How and when do you harvest lemongrass stalks?

Harvest in mid to late summer once stalks reach about 12 inches tall and pencil thickness. Cut or twist whole stalks at ground level, taking the thick outer ones first. The tender pale base (bottom 3 to 6 inches) is used in cooking. Regular harvesting through the season encourages the clump to produce more stalks.

Does the lemongrass plant actually repel mosquitoes?

A living lemongrass plant does not effectively repel mosquitoes. The repellent compound, citronella oil, only works when crushed out of the leaves or distilled and applied to skin or burned. An untouched clump releases very little into the air. Even applied citronella oil protects for only one to two hours, far less than DEET, per EPA-summarized research.

How is lemongrass different from citronella grass?

Culinary lemongrass is Cymbopogon citratus, prized for its tender, edible stalk base used in cooking and tea.
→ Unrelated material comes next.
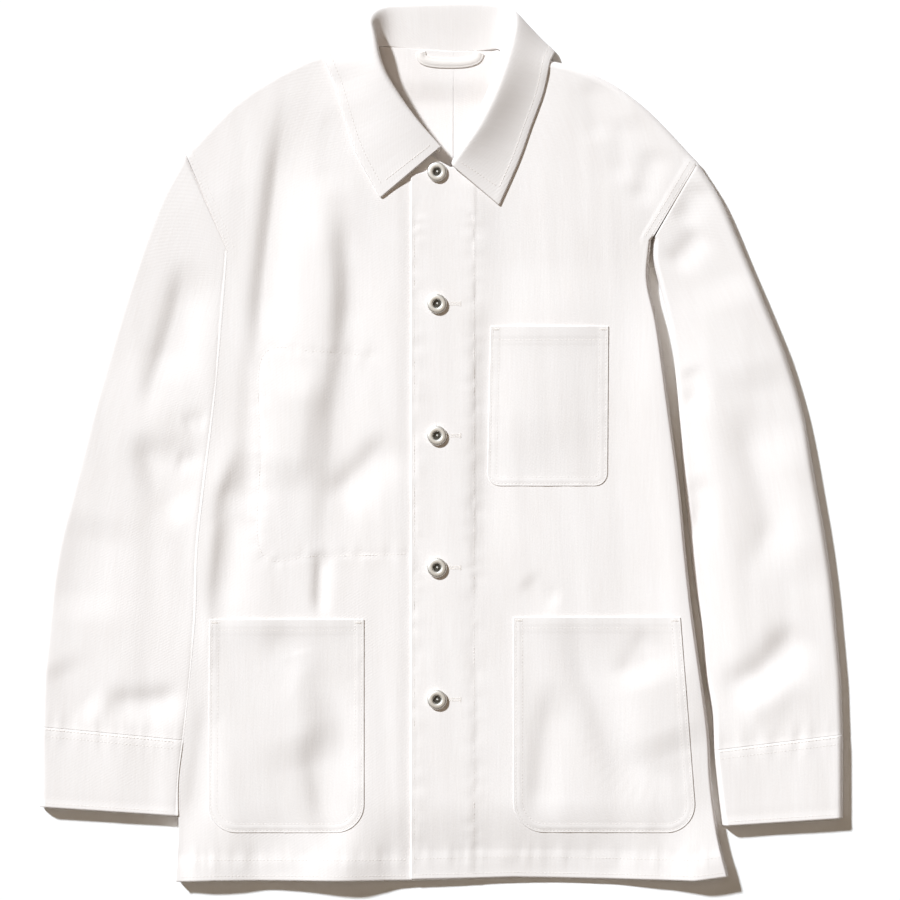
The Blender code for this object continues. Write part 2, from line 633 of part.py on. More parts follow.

Citronella grass is the related species Cymbopogon nardus (and C. winterianus), grown to distill commercial citronella oil and not eaten. They look similar but are different plants, and only citronella grass is a meaningful source of repellent oil.

Can you grow lemongrass indoors or in containers?

Yes. Use a container at least 12 to 16 inches wide (5 gallons or larger) with drainage holes, since the clump expands fast. Indoors, give it 6 or more hours of bright light from a south window or a grow light run 12 to 14 hours daily, keep it above 60 F, and water when the surface dries. Growth slows in winter, which is normal.